Anyone who has so much as glanced at world events over the last couple of years can make an educated guess as to what the “green zone” refers to. And where exactly it is. The backdrop for our last war film this week is one of the most recent wars, the war in Iraq. The film has many advantages, a director experienced in the action / thriller genre, Paul Greenglass who can proudly add the direction of The Bourne Ultimatum and the Bourne Supremacy to his list of achievements. The lead actor of the film is also a familiar name, Matt Damon, whose performance in the Bourne Trilogy has gone down in action movie history. Plus of course, there is the marked advantage of it being a recent film about a recent war; emotions concerning the war run high making the audience (potentially anyway) that much more involved in the film and of course there aren’t that many films about it yet; the Second World War and the Vietnam War, although the backdrops of some of the best films in history are now generally considered “hackneyed subjects”. The Iraq war is “fresh” so to speak. In short, the film seems to promise a lot. I am happy to tell you, it delivers.

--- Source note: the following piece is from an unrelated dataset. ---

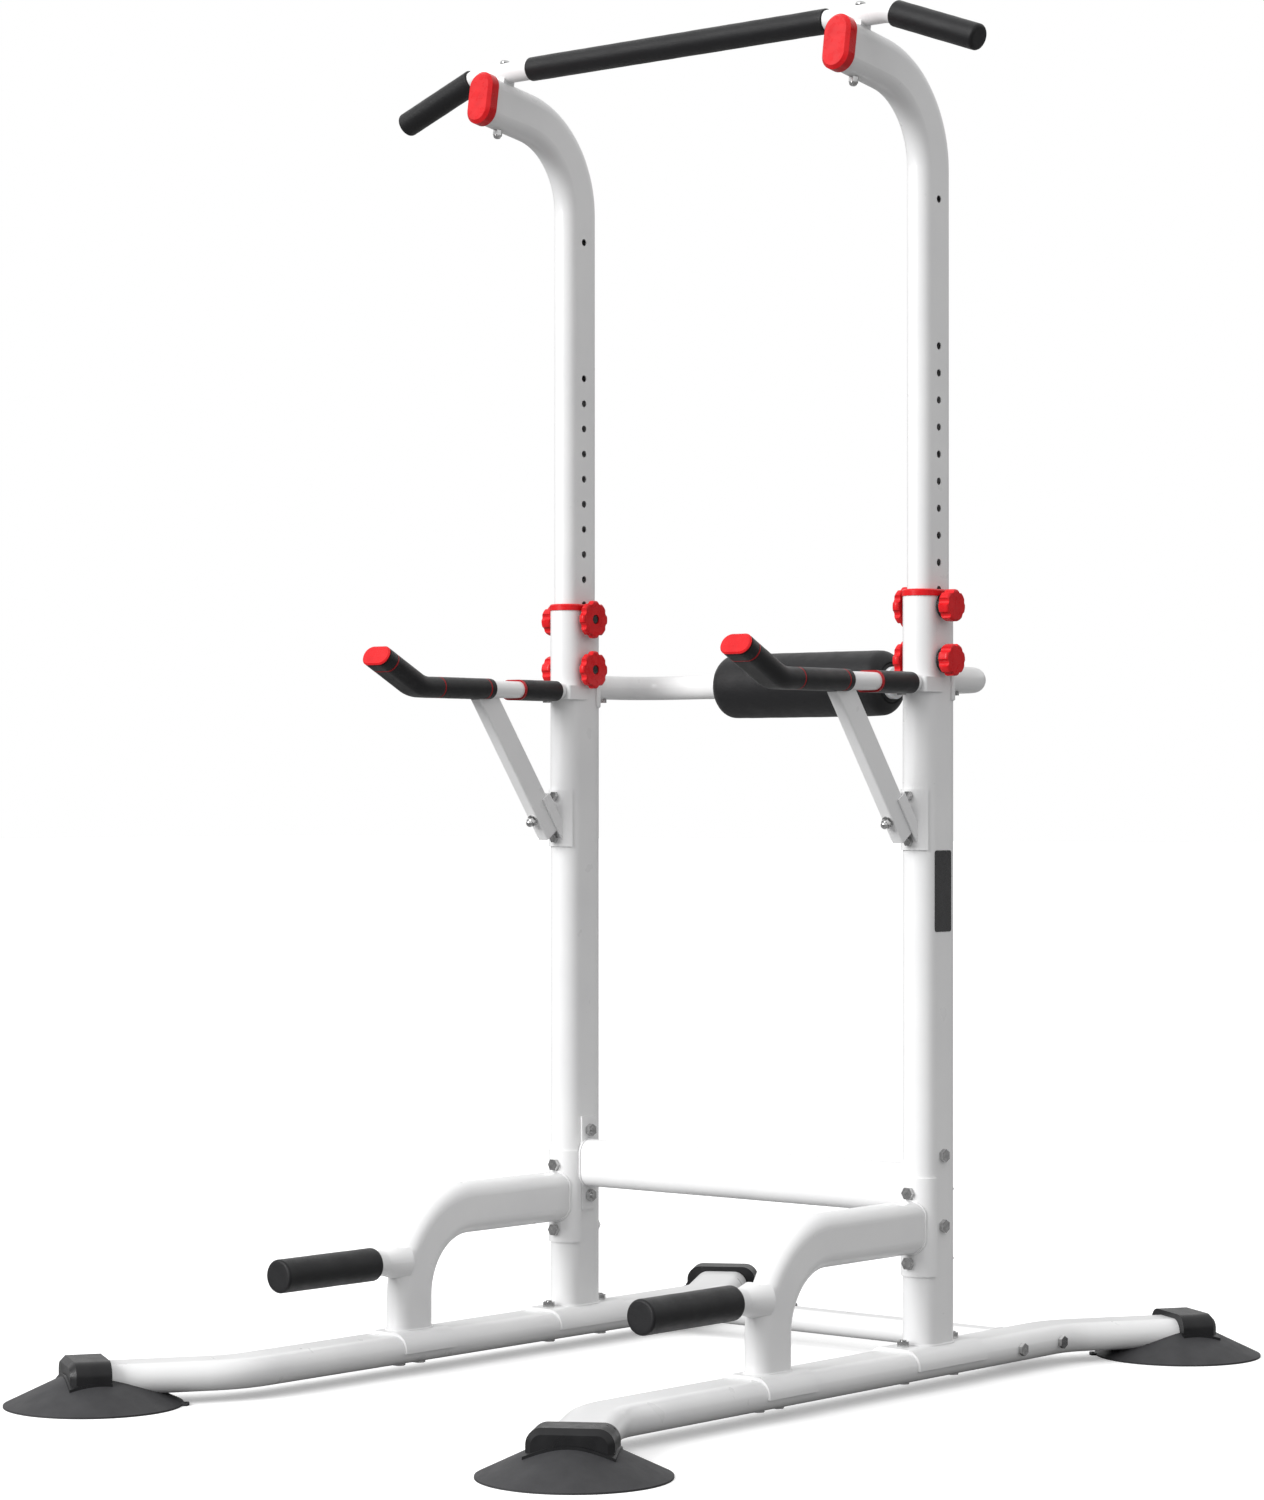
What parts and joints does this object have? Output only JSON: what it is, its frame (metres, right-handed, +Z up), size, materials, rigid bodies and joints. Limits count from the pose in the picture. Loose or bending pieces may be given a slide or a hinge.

Chief Warrant Officer Miller (Matt Damon) has been in Iraq for a while now, and he has begun to smell a rat. He and his team are on an important mission; finding the weapons of mass destruction Saddam Hussein is said to have hidden around the country. They receive intelligence report after intelligence report, hit location after location, but they come up with nothing. Miller doesn’t believe in coincidences of such great size and begins to question the sources of the intelligence they are given. After all, the weapons are the reason the army is in Iraq, Miller considers it his duty to sort out what is going on. And the more he digs the bigger the mystery seems to become, Miller will finally be pushed to go rogue to discover the truth… Such discoveries can however, be dangerous. Even fatal.

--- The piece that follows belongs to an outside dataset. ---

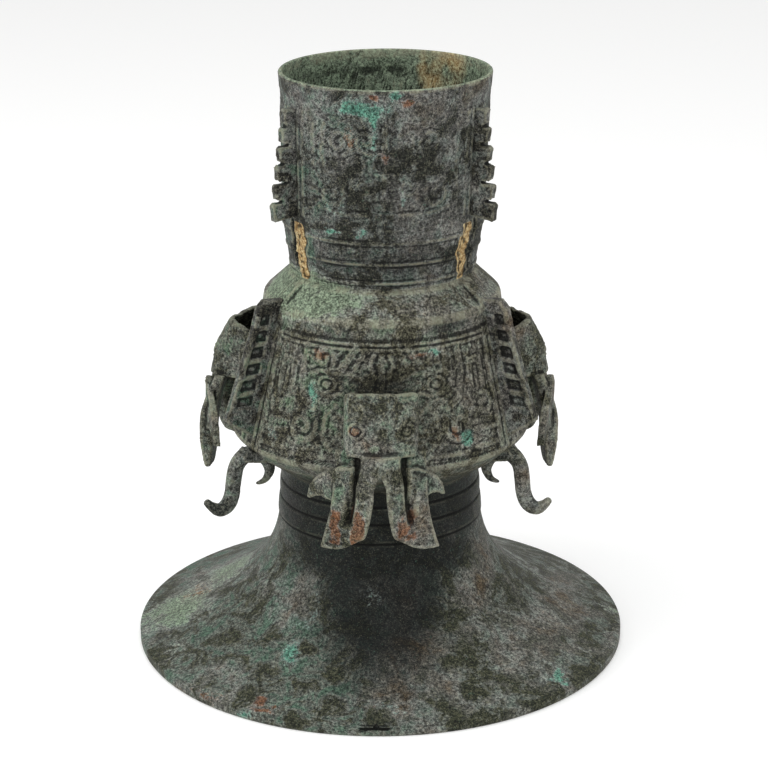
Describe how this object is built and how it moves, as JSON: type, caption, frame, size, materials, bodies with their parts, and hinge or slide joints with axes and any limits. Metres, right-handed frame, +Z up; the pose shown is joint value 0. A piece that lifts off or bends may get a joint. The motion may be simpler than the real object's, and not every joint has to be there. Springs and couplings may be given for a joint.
{
  "type": "bronze censer",
  "caption": "Archaic cast bronze censer: open decorated tube as cup, belly with animal masks and curled trunks, ringed neck and wide trumpet foot, with green and brown patina.",
  "frame": {"origin": "middle of the trumpet foot's underside, on the surface it stands on", "axes": "+Z up along the vessel; -Y is the front, where the front mask is; +X is to the right of a viewer at the front"},
  "size_m": [0.3572, 0.3572, 0.42],
  "materials": {
    "body_bronze": "dark corroded bronze patina with malachite, earth and cuprite patches",
    "mask_bronze": "green-grey corroded bronze patina with red cuprite spots",
    "trunk_bronze": "dark grey-green corroded bronze patina"
  },
  "bodies": {
    "root": {"cup": "body_bronze", "belly": "body_bronze", "neck": "body_bronze", "foot": "body_bronze", "mask_front": "mask_bronze", "mask_right": "mask_bronze", "mask_left": "mask_bronze", "trunk_right": "trunk_bronze", "trunk_back": "trunk_bronze", "trunk_left": "trunk_bronze"}
  },
  "joints": []
}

Another advantage this film has is, without a doubt, is the fact that a lot of us have seen quite a bit of coverage of the war. Greenglass has made a clever choice as far as filming is concerned, favoring a style very close to documentary or news report coverage to show the actual fighting. The pictures are not necessarily clean-cut, they are definitely shaky, in short they are not the squeaky – clean typical action film shots. They do however; give us the eerie impression of watching something that is actually happening. Thus, at the point of getting into the story the adrenalin is pumping already. Then of course the second “layer” of action comes along, namely the discovery and attempt to unmask the conspiracy that is going on. The film is actually based on a book "Imperial Life in the Emerald City: Inside Iraq's Green Zone")by Rajiv Chandrasekaran. Now I haven’t read the book, but the story told on the screen was 24 karat gold. And the suspense doesn’t let up for one minute; although we have all seen our fair share of “conspiracy theory movies” (the afore mentioned Bourne Trilogy being one of them), Green Zone has enough curveballs in store to throw the oldest of film veterans off track. I can understand why one might have a general aversion to war films as a rule. In some examples, there tends to be an over-reliance on action and explosions to the detriment of the story, especially in modern times. Not so this little beauty. It shows us the horrors of war realistically and without getting over-dramatic, it presents a clever plot without getting convoluted and over-doing itself. A good ‘un, no doubt.